Study of single and split injection strategies on combustion and emissions of hydrogen DISI engine

Abstract

Hydrogen energy shows excellent potential as an alternative fuel for internal combustion engines (ICE) in terms of cleanliness and efficiency. However, the specificity of hydrogen density and diffusion rate leads to further optimization of the working process of the hydrogen direct injection spark ignition (DISI) engines. In this study, the effects of single injection and split injection strategies on the combustion and emissions of a hydrogen DISI engine were investigated at medium/low load. The specific results showed that premature hydrogen injection could trigger pre-ignition events, and it was appropriate to set the earliest hydrogen injection timing to 180° CA BTDC after the intake valve closing. For the single injection strategy, the brake thermal efficiency (BTE) increased first and then decreased with the delay of the start of injection (SOI). When SOI = 100° CA BTDC, the optimal BTE (36.1 %) could be obtained, and nitrogen oxide (NOx) emissions could still be limited to less than 0.1 g/(kW·h).

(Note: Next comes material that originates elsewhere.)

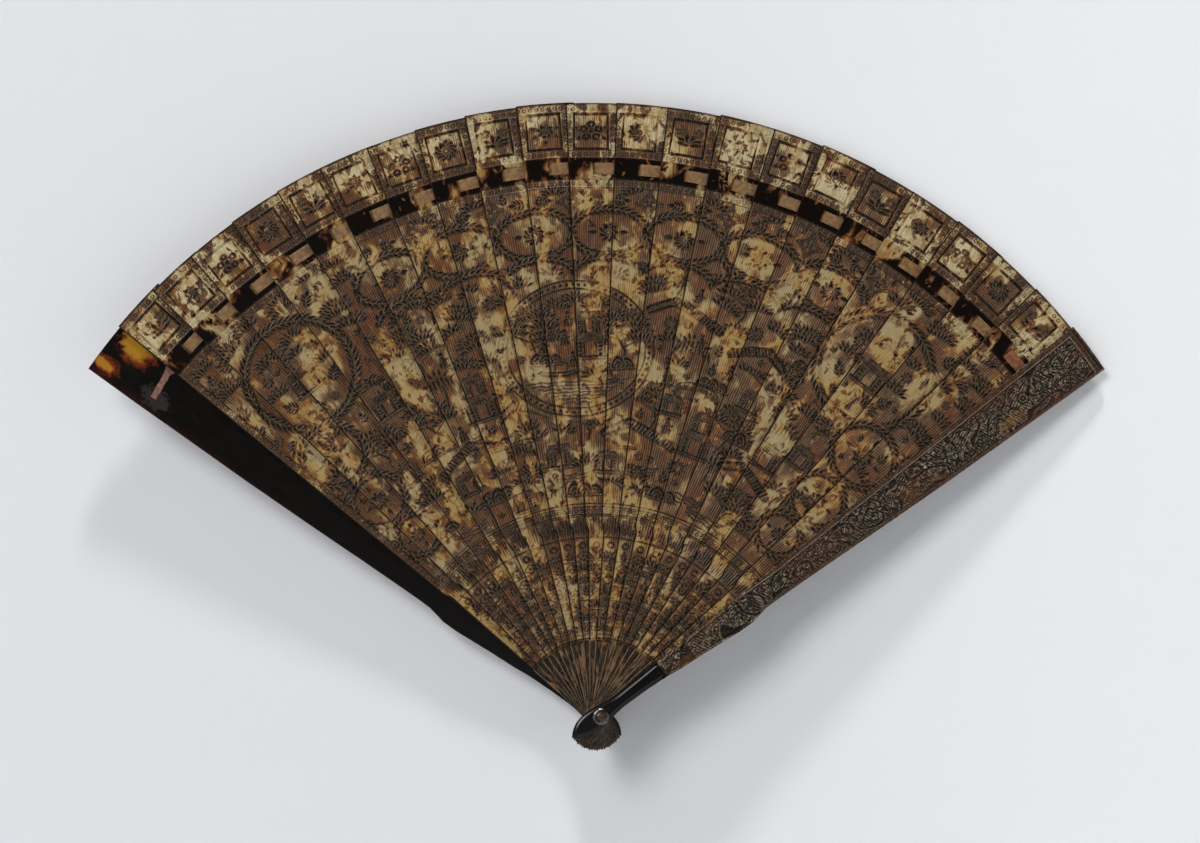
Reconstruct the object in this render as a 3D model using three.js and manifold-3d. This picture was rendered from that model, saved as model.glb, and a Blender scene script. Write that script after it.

For the split injection strategy, Delaying the secondary end of injection (SEOI) beyond 30° CA BTDC rapidly worsened NOx emissions to over 1.5 g/(kW·h). Delaying SEOI achieved higher efficiency but slightly worse the coefficient of variation COVIMEP than the single injection strategy. In addition, increasing the secondary injection mass fraction (SIMF) to 30 % could achieve an 18 % higher peak heat release rate than a single injection and shorter combustion duration. However, over 20 % SIMF resulted in an increase of NOx emissions to over 4 g/(kW·h). The energy distribution indicated that adjusting the injection strategy to increase BTE was mainly achieved by reducing power of heat loss (PHL).